I really wish I could agree with the premise that if we give hateful and hurtful speech on campus a listening ear, opposition to it, rather than support, will grow. However, during my time at Penn I have found quite the opposite to happen.

Last weekend, Nazi flyers were posted around campus stating that we, as a university, must “stop the blacks” and “join [the] local Nazis.” And while I commend and respect the student and administrative response to this incident, it is time for us to realize that those who avidly defend the right to hate speech are usually never those who are victimized by it, nor given the task of disproving its claims.

After having to manage being a student while being threatened with lynching and trying to figure out how to walk to class without passing preachers that think it is a sin to be black, I’d be lying if I said that I’m not a little tired of the environment we have set up that gives hate speech an opportunity to flourish. We’ve all seen how much proponents of hate speech, such as the preachers, thrive from opposition and attention, and because of that we should be investigating ways to make Penn’s environment infertile to those who seek to plant hate on our campus without violence.

A system can never work for those it was never designed to protect, and I’ve found that, as Penn students, we ignore the voices of minorities until it’s too late. When conservative speakers are uninvited from events or bigots are jeered at, such actions are not the antithesis of free speech, but rather free speech in action. And while an open environment of discourse is idealistic, in the real world some ideologies quite frankly do not deserve a pedestal.
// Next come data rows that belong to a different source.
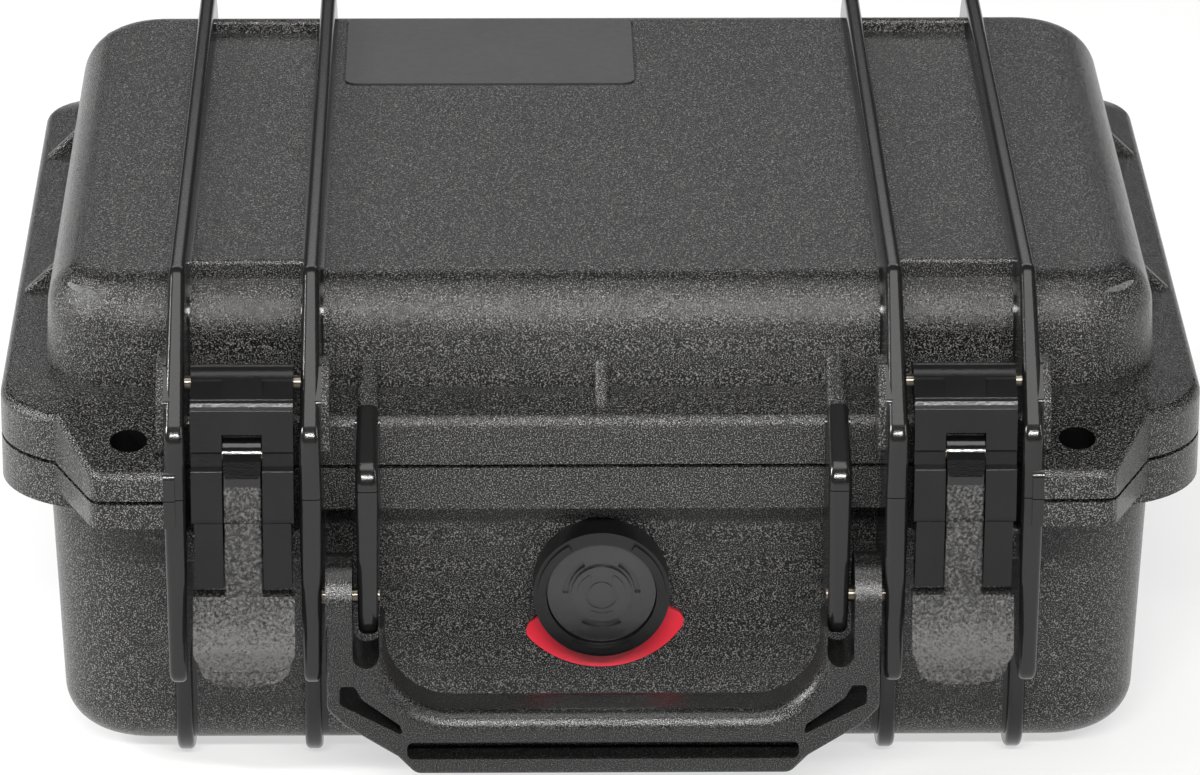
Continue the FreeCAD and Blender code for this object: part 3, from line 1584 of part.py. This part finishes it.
def foams():
    blocks = {
        "base_foam": (foam_block(
            "base_foam_blank", "base_skin_foot + floor_wall + foam_seat", "seam_height", True,
        ), "base_skin_foot + floor_wall + foam_seat", "base_edge_round - wall"),
        "lid_foam": (foam_block(
            "lid_foam_blank", "seam_height", "lid_skin_top - roof_wall - foam_seat", False,
        ), "lid_skin_top - roof_wall - foam_seat", "lid_edge_round - wall"),
    }
    rooms = {
        "base_foam": ("base_skin_foot + floor_wall + foam_seat + base_foam_thick", "seam_height + overrun"),
        "lid_foam": ("seam_height - overrun", "lid_skin_top - roof_wall - foam_seat - lid_foam_thick"),
    }
    for label, (block, level, edge_round) in blocks.items():
        rounded(block, label + "_round", block.Tip, level_edges(block.Tip, level), edge_round)
        outline = rectangle("flange_half_width", FLANGE_FRONT, FLANGE_BACK)
        room = prism(label + "_room", "XY", outline, *rooms[label])
        sub_part(label, without(label, block, [room]))


base_shell()
base_pins()
lid_shell()
for word, side in SIDES.items():
    latch_arm(word, side)
    latch_lever(word, side)
handle()
valve()
foams()

os.makedirs("parts", exist_ok=True)
for thing in SUB_PARTS:
    stop_if_failed(thing)
    thing.Shape.exportStep(f"parts/{thing.Label}.step")
    print(thing.Label, len(thing.Shape.Solids), round(thing.Shape.Volume), thing.Shape.BoundBox)
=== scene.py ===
import bpy
import bmesh
import math
from mathutils import Matrix, Vector


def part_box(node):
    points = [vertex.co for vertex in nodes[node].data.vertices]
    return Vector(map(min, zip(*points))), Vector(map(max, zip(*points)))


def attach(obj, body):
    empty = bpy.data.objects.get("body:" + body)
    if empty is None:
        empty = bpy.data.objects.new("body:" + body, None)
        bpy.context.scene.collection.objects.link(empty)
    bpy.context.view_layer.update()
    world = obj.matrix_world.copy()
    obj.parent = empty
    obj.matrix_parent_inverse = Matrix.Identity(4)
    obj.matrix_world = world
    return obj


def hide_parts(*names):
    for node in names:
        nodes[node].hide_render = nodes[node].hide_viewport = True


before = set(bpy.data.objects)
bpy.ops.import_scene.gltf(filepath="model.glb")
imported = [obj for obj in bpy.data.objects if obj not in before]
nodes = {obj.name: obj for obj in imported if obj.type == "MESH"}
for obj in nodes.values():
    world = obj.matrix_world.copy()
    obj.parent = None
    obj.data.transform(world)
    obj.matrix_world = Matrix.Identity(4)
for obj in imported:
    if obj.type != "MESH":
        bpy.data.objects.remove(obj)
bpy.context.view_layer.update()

mm = 0.001
print("case loaded:", len(nodes), "CAD nodes")


# Place and sensor in mm, turns in degrees, focal length and picture width in pixels, clipping in metres
shotCamera = {
    "place": (-25.1, -1513.5, 665.7),
    "yaw": 0.99,
    "pitch": 21.80,
    "roll": -0.21,
    "focal": 6914.0,
    "pictureWidth": 1200.0,
    "sensor": 36.0,
    "clip": (0.05, 60.0),
}


def setUpCamera(shot):
    yaw, pitch, roll = (math.radians(shot[key]) for key in ("yaw", "pitch", "roll"))
    forward = Vector((math.sin(yaw) * math.cos(pitch), math.cos(yaw) * math.cos(pitch), -math.sin(pitch)))
    level = Vector((math.cos(yaw), -math.sin(yaw), 0))
    down = forward.cross(level)
    right = level * math.cos(roll) + down * math.sin(roll)
    low = -level * math.sin(roll) + down * math.cos(roll)
    data = bpy.data.cameras.new("shotCamera")
    data.sensor_width = shot["sensor"]
    data.lens = shot["focal"] * shot["sensor"] / shot["pictureWidth"]
    data.clip_start, data.clip_end = shot["clip"]
    cam = bpy.data.objects.new("shotCamera", data)
    bpy.context.scene.collection.objects.link(cam)
    turn = Matrix((right, -low, -forward)).transposed()
    cam.matrix_world = Matrix.Translation(Vector(shot["place"]) * mm) @ turn.to_4x4()
    bpy.context.scene.camera = cam


setUpCamera(shotCamera)
print("camera set")


# Floor and world, in metres
studio = {
    "floorSize": 14.0,
    "floorDrop": 0.0006,
    "floorColour": (0.80, 0.80, 0.80),
    "floorWhiteShare": 0.6,  # of plain white in the floor, where it is seen directly or in a reflection
    "ambient": 0.05,
}

# Each softbox: place, aim, width and height in metres, power in watts, colour
softboxes = {
    "topBox": ((0.0, -0.35, 1.30), (0.0, -0.05, 0.08), 1.3, 0.60, 9.0, (1.0, 0.995, 0.985)),
    "frontBox": ((0.0, -1.58, 1.04), (0.0, 0.0, 0.06), 1.1, 0.11, 44.0, (1.0, 0.99, 0.975)),
    "leftBox": ((-1.35, -0.22, 0.80), (-0.1, -0.05, 0.06), 0.16, 0.5, 28.0, (1.0, 1.0, 1.0)),
    "rightBox": ((1.40, -0.45, 0.70), (0.1, -0.05, 0.06), 0.14, 0.9, 6.0, (1.0, 1.0, 1.0)),
    "backBox": ((0.0, 1.5, 0.98), (0.0, 0.0, 0.08), 1.8, 0.5, 4.6, (1.0, 1.0, 1.0)),
}


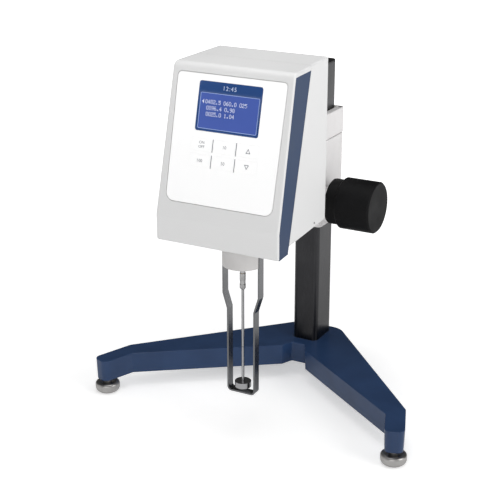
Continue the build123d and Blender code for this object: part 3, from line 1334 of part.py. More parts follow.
MOTOR_Z = PLATE_Z + PLATE_THICK
with BuildPart() as drive_motor:
    with BuildSketch(Plane.XY.offset(MOTOR_Z)):
        RectangleRounded(MOTOR_SIZE, MOTOR_SIZE, 4.0)
    extrude(amount=MOTOR_HEIGHT)
    with BuildSketch(Plane.XY.offset(MOTOR_Z + 8.0)):
        RectangleRounded(MOTOR_SIZE + 2.0, MOTOR_SIZE + 2.0, 4.0)
        RectangleRounded(MOTOR_SIZE - 1.0, MOTOR_SIZE - 1.0, 6.0, mode=Mode.SUBTRACT)
    extrude(amount=MOTOR_HEIGHT - 16.0, mode=Mode.SUBTRACT)
    with BuildSketch(Plane.XY.offset(MOTOR_Z - 2.0)):
        Circle(11.0)
    extrude(amount=2.0)
    with Locations((0, 0, MOTOR_Z - 2.0)):
        Cylinder(DRIVE_RADIUS + RUNNING, 30.0, mode=Mode.SUBTRACT)
    with Locations(*[(x, y, MOTOR_Z) for x, y in MOTOR_SPOTS]):
        Cylinder(1.5, 7.0, mode=Mode.SUBTRACT)
write(drive_motor.part, "drive_motor")

motor_screws = screws_at([Pos(x, y, PLATE_Z - 1.8) * UPWARD for x, y in MOTOR_SPOTS],
                         cap_screw(1.5, 2.6, 1.8, 7.0, 1.1))
write_group("inner_screws", board_screws + boss_screws + motor_screws)

SENSOR_Y = POST_Y + 5.0
with BuildPart() as sensor_board:
    with Locations((0, SENSOR_Y, BRIDGE_Z + BRIDGE_THICK)):
        Box(20.0, 1.6, 36.0, align=(Align.CENTER, Align.MIN, Align.MIN))
    for disc_z in (PIVOT_DISC_Z, DRIVE_DISC_Z):
        with Locations((0, SENSOR_Y, disc_z + 0.5)):
            Box(8.0, SENSOR_Y - ENCODER_RADIUS + 4.0, 7.0,
                align=(Align.CENTER, Align.MAX, Align.CENTER))
        with Locations((0, ENCODER_RADIUS + 1.0, disc_z + 0.5)):
            Box(9.0, 12.0, 2.6, align=(Align.CENTER, Align.MAX, Align.CENTER),
                mode=Mode.SUBTRACT)
write(sensor_board.part, "sensor_board")

BOARD_Y = 44.0
BOARD_HOLES = [(x, z) for x in (-40.0, 40.0) for z in (256.0, 318.0)]
with BuildPart() as main_board:
    with BuildSketch(Plane.XZ.offset(-BOARD_Y)):
        with Locations((0, 287.0)):
            Rectangle(96.0, 72.0)
        with Locations(*BOARD_HOLES):
            Circle(1.6, mode=Mode.SUBTRACT)
    extrude(amount=-1.6)
    for chip_x, chip_z, chip_w, chip_h, chip_t in (
            (-8, 300, 14, 14, 2.0), (22, 302, 10, 18, 3.0), (-30, 296, 12, 8, 2.5),
            (26, 270, 16, 12, 7.0), (-24, 270, 20, 8, 7.5), (4, 262, 8, 8, 3.0)):
        with BuildSketch(Plane.XZ.offset(-BOARD_Y)):
            with Locations((chip_x, chip_z)):
                Rectangle(chip_w, chip_h)
        extrude(amount=chip_t)
write(main_board.part, "main_board")

with BuildPart() as board_standoffs:
    with BuildSketch(Plane.XZ.offset(-BOARD_Y - 1.6)):
        with Locations(*BOARD_HOLES):
            RegularPolygon(3.0, 6)
    extrude(amount=-(BACK_PLATE_Y - BACK_PLATE_THICK - BOARD_Y - 1.6))
write_group("chassis_posts", [chassis_posts.part, board_standoffs.part])
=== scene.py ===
import json
import math

import bpy
from mathutils import Matrix, Vector


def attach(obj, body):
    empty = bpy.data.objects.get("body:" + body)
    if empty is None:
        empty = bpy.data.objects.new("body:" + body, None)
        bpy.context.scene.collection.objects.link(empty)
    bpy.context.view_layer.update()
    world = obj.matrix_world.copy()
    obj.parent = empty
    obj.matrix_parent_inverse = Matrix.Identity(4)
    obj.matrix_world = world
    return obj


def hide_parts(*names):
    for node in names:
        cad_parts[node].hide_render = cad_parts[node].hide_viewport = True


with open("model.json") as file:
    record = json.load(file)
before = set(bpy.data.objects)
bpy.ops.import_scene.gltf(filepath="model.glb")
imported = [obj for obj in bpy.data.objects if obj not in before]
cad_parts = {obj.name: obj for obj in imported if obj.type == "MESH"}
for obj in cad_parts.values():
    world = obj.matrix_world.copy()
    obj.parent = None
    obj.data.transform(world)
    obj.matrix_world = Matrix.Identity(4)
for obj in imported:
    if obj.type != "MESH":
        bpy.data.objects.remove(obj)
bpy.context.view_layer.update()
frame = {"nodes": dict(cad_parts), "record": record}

# Rotational viscometer on its stand. Metres, +Z up, -Y towards the operator.
# Sizes in millimetres are turned into metres with MM.
MM = 0.001

# The sloping face: its crest and how far it leans back.
CREST = Vector((0.0, -19.5, 416.0)) * MM
LEAN = math.atan2(39.4, 157.1)
FACE = Matrix(((1, 0, 0, CREST.x),
               (0, math.sin(LEAN), -math.cos(LEAN), CREST.y),
               (0, math.cos(LEAN), math.sin(LEAN), CREST.z),
               (0, 0, 0, 1)))


# ---- small helpers for modelling ------------------------------------------
def clear():
    """Nothing selected and nothing active."""
    if bpy.context.mode != "OBJECT":
        bpy.ops.object.mode_set(mode="OBJECT")
    bpy.ops.object.select_all(action="DESELECT")


def take(piece):
    """Select one piece only and make it active."""
    clear()
    piece.select_set(True)
    bpy.context.view_layer.objects.active = piece
    return piece


def pick_faces(piece, test):
    """In edit mode, select the faces whose centre and normal pass the test."""
    bpy.ops.object.mode_set(mode="OBJECT")
    for part in (piece.data.vertices, piece.data.edges, piece.data.polygons):
        part.foreach_set("select", [False] * len(part))
    for face in piece.data.polygons:
        face.select = bool(test(face.center, face.normal))
    bpy.ops.object.mode_set(mode="EDIT")
    bpy.ops.mesh.select_mode(type="FACE")


def pick_points(piece, test):
    """In edit mode, select the points whose place passes the test."""
    bpy.ops.object.mode_set(mode="OBJECT")
    for part in (piece.data.vertices, piece.data.edges, piece.data.polygons):
        part.foreach_set("select", [False] * len(part))
    for point in piece.data.vertices:
        point.select = bool(test(point.co))
    bpy.ops.object.mode_set(mode="EDIT")
    bpy.ops.mesh.select_mode(type="VERT")


def settle(piece, place=Matrix.Identity(4)):
    """Bring a piece modelled flat at the origin to its place, its object left at the origin."""
    take(piece)
    piece.matrix_world = place
    bpy.ops.object.transform_apply(location=True, rotation=True, scale=True)
    return piece


def soften(piece, width, segments=3, angle=35):
    """Round the sharp edges of a piece and shade it smooth between them."""
    take(piece)
    bevel = piece.modifiers.new("rounded edges", "BEVEL")
    bevel.width = width
    bevel.segments = segments
    bevel.limit_method = "ANGLE"
    bevel.angle_limit = math.radians(angle)
    bpy.ops.object.modifier_apply(modifier=bevel.name)
    bpy.ops.object.shade_smooth_by_angle(angle=math.radians(angle))


def flat_plate(name, width, height, corner, x=0.0, y=0.0, low=0.0, thick=0.0):
    """Plate with rounded corners, modelled flat: its underside at the height low."""
    clear()
    bpy.ops.mesh.primitive_plane_add(size=1, location=(x, y, low))
    plate = bpy.context.active_object
    plate.name = name
    plate.data.name = name
    plate.scale = (width, height, 1)
    bpy.ops.object.transform_apply(location=True, rotation=True, scale=True)
    bpy.ops.object.mode_set(mode="EDIT")
    bpy.ops.mesh.select_all(action="SELECT")
    if corner:
        bpy.ops.mesh.bevel(offset=corner, segments=6, affect="VERTICES")
    if thick:
        bpy.ops.mesh.select_all(action="SELECT")
        bpy.ops.mesh.extrude_region_move(TRANSFORM_OT_translate={"value": (0, 0, thick)})
        bpy.ops.mesh.select_all(action="SELECT")
        bpy.ops.mesh.normals_make_consistent(inside=False)
    bpy.ops.object.mode_set(mode="OBJECT")
    return plate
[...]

While each and every voice on campus is tied to an ideology and a set of personal interests, convincing the hearts, minds and positions of people on campus has always been dependent on those same interests.

In a time of student protests from Middlebury College to the University of California at Berkeley, it’s important to draw lines between free speech and speech tolerance. Certainly, leaders that voice unpopular opinions face harsh and mass criticism, but that’s the essence of free speech, not the death of it. But with regards to speech that directly targets the humanity and rights of minorities that have been vehemently degraded and restricted throughout our history, things are different.

When it comes to minorities, free speech has felt like our biggest safety net and biggest peril, as day in and day out it proves to be an unreachable battleground of ideas rather than a marketplace of sensible thought. In the last year, students have been threatened with lynching, been forced to walk past Nazi propaganda and the rights and humanity of LGBTQ people has been openly questioned in opinion columns.

Through it all, we are expected to rise up and defend ourselves without exception through opposition and somehow accept that the viewpoints that openly advocate against our humanity still deserve an odd form of respect. So while we are arguing that every viewpoint deserves the opportunity to speak for itself, what steps are we taking to make Penn a space that diminishes hate speech rather than welcomes it?

I am not arguing for a reconstruction of the Bill of Rights or our University’s Guidelines on Open Expression. I am asking that we evaluate whom it truly protects. As we sit back and wait months for opposition towards hate speech to gather rather than defend those it so openly attacks, we push the mental state and security of minorities to the brink until things go “too far” and lives are directly threatened. Today and everyday I ask us to evaluate our role in debunking hate speech on campus, and if we truly care about making Penn as unwelcoming to hate speech as it is welcoming to open expression.